Repeat exactly, please, the lines that begin at the start of the listing and end at the line holding "return disc.cut(rod_z(BOLT_RADIUS +".

* START *

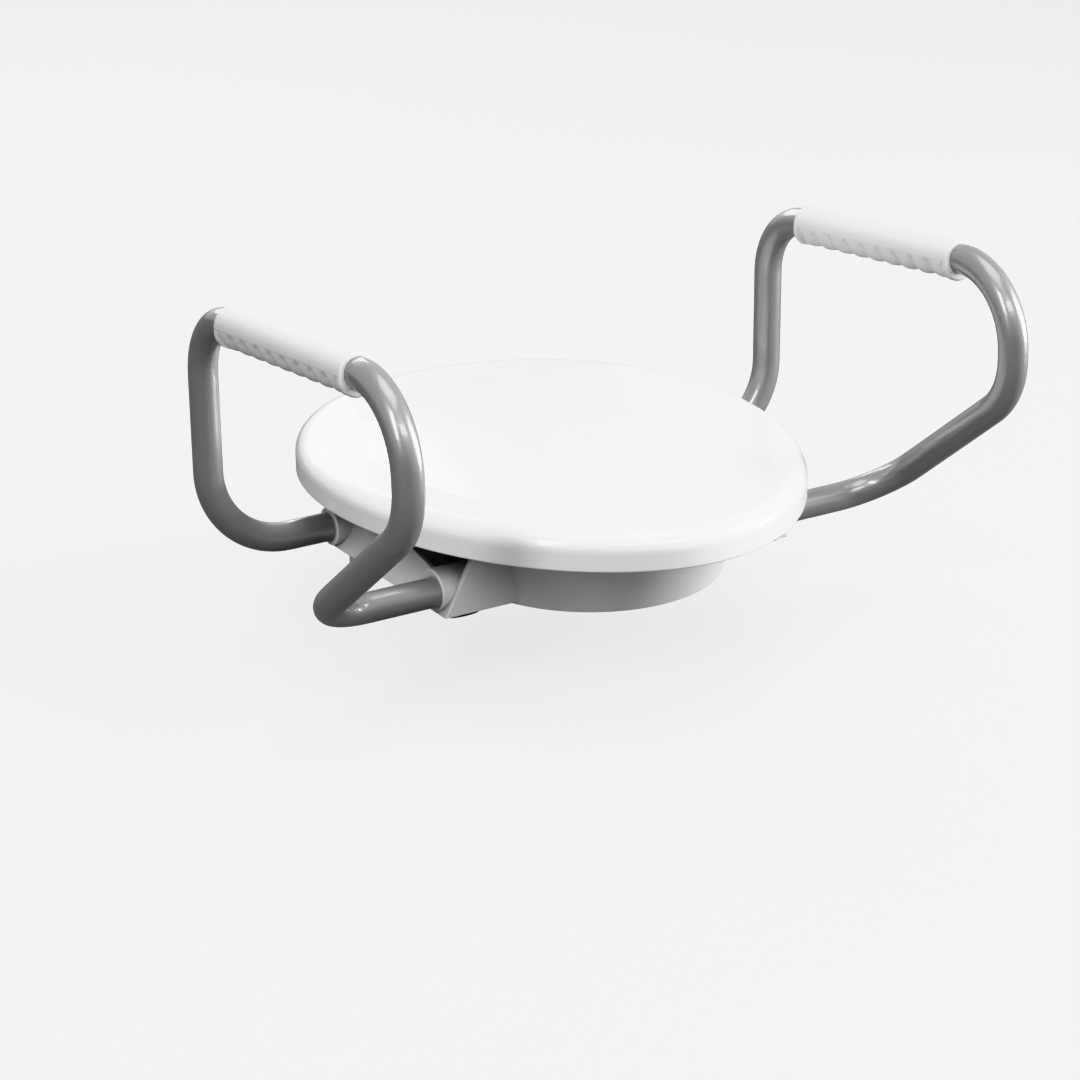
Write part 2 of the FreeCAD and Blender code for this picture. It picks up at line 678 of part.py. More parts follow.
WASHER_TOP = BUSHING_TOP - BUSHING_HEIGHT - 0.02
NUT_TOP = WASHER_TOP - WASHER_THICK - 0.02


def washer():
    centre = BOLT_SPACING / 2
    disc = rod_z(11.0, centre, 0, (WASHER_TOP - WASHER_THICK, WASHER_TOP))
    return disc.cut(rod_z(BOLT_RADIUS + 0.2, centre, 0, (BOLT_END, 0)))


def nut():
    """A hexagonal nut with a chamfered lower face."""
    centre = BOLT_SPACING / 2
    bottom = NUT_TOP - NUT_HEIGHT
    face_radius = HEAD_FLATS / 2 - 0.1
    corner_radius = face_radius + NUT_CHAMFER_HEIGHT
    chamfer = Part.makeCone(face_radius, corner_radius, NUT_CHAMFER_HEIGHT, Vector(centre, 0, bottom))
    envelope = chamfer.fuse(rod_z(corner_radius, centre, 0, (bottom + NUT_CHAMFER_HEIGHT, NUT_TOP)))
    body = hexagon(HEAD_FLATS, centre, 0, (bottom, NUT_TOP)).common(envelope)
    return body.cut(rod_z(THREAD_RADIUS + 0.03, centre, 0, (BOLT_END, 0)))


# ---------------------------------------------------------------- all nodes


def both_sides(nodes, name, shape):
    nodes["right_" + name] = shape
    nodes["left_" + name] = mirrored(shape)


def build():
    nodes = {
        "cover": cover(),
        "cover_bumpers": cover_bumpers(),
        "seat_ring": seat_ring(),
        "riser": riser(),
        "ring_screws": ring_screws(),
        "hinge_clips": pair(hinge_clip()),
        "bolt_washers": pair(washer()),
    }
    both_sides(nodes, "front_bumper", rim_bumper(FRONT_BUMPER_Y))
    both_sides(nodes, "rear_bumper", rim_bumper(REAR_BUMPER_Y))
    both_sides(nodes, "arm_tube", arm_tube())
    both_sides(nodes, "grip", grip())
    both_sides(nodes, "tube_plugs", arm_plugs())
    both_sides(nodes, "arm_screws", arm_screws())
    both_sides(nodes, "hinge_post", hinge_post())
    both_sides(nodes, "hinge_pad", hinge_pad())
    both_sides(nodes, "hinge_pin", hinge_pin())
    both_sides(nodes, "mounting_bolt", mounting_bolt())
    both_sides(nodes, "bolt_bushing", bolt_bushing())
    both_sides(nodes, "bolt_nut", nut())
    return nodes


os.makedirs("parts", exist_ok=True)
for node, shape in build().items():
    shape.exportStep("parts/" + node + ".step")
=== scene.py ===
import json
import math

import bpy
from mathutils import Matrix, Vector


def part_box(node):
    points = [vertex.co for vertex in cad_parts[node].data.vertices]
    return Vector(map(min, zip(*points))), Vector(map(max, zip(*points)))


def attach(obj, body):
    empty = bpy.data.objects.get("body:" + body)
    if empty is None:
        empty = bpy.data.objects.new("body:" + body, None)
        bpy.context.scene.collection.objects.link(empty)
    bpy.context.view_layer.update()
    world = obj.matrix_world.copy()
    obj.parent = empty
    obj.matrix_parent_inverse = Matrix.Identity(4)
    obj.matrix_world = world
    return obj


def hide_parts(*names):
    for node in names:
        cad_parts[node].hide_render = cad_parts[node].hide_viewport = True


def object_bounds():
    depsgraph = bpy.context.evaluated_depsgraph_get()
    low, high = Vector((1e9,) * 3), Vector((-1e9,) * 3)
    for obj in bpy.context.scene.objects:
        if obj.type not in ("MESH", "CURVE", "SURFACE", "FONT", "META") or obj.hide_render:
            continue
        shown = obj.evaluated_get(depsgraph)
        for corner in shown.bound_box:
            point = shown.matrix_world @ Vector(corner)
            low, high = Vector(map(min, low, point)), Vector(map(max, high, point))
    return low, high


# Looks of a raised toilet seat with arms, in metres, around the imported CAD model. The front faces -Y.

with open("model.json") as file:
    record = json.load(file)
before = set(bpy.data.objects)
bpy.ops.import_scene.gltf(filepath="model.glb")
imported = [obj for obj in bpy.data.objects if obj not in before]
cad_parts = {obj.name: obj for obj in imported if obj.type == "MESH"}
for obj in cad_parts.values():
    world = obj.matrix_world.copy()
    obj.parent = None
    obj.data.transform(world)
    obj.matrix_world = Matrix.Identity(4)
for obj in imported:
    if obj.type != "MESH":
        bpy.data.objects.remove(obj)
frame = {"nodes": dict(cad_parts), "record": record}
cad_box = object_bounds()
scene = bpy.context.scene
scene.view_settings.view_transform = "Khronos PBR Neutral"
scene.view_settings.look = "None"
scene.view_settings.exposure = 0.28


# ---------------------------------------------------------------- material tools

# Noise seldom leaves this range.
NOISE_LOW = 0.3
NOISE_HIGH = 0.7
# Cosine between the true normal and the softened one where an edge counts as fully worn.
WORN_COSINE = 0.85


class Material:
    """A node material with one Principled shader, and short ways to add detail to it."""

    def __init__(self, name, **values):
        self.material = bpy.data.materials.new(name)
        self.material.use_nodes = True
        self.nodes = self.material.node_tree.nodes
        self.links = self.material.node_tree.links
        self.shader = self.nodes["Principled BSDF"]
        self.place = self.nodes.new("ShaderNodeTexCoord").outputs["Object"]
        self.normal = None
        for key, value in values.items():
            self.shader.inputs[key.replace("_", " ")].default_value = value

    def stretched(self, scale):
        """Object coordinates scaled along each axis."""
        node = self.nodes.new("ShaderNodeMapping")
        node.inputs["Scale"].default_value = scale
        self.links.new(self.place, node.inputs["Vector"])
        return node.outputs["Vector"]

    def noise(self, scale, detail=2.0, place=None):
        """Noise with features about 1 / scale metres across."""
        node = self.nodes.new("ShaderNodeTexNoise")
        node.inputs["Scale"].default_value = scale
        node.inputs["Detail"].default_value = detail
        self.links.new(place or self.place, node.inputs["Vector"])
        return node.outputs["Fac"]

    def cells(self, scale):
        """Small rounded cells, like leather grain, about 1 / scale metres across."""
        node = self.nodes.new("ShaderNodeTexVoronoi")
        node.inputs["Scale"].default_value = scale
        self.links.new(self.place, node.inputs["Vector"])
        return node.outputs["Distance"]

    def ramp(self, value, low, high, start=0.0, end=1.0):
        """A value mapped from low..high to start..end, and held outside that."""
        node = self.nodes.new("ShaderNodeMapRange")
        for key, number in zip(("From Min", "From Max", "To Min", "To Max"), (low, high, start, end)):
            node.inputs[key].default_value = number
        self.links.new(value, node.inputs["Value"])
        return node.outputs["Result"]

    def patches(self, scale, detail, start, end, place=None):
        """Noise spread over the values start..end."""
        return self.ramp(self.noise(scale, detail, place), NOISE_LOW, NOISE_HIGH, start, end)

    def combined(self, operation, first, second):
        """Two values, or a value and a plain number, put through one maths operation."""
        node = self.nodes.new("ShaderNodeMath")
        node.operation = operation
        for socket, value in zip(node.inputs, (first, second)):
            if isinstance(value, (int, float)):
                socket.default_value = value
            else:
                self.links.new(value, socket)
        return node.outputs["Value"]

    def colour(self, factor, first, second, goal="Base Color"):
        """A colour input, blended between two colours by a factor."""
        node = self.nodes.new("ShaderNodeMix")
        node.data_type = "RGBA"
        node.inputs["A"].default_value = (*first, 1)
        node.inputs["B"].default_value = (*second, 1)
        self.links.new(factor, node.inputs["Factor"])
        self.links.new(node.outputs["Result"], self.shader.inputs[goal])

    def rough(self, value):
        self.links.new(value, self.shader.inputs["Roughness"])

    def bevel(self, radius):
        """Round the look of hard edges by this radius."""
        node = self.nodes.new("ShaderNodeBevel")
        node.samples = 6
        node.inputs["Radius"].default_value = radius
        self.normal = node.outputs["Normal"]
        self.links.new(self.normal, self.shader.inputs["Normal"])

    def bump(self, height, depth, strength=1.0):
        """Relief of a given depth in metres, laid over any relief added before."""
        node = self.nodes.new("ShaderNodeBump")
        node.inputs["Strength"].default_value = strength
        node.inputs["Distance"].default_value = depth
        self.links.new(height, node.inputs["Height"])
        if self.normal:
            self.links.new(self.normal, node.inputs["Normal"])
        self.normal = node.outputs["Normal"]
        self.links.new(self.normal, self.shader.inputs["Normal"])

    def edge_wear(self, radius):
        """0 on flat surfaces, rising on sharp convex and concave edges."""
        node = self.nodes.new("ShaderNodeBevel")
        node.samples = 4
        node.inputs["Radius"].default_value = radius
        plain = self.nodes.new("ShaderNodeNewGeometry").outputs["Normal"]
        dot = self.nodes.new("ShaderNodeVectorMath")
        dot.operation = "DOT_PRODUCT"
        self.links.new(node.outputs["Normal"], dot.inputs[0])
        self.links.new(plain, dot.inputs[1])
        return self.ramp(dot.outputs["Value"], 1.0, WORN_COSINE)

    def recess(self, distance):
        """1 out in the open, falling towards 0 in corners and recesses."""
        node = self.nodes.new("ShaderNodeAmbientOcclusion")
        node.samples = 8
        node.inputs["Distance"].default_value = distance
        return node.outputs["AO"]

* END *

**Exercise response**
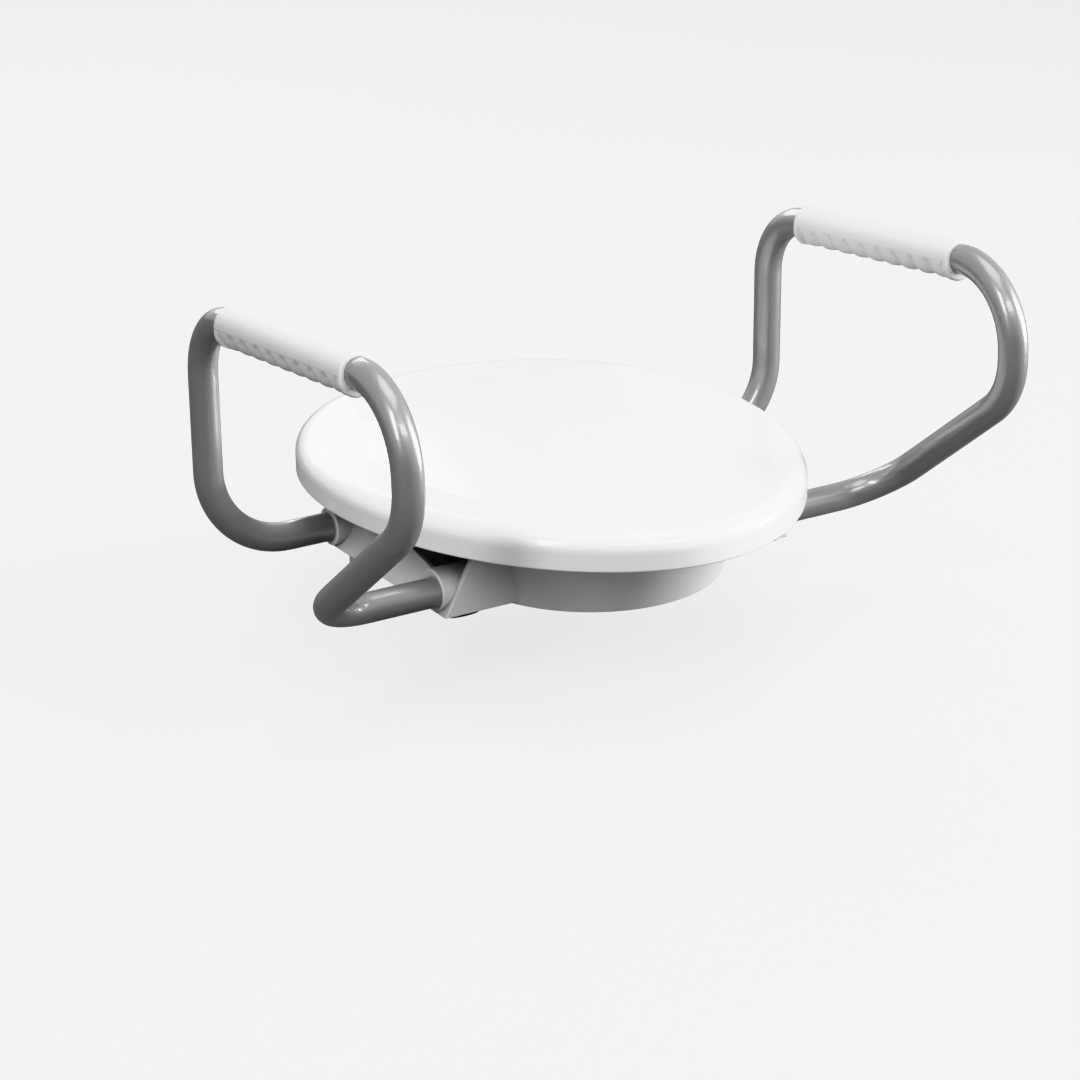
Write part 2 of the FreeCAD and Blender code for this picture. It picks up at line 678 of part.py. More parts follow.
WASHER_TOP = BUSHING_TOP - BUSHING_HEIGHT - 0.02
NUT_TOP = WASHER_TOP - WASHER_THICK - 0.02


def washer():
    centre = BOLT_SPACING / 2
    disc = rod_z(11.0, centre, 0, (WASHER_TOP - WASHER_THICK, WASHER_TOP))
    return disc.cut(rod_z(BOLT_RADIUS + 0.2, centre, 0, (BOLT_END, 0)))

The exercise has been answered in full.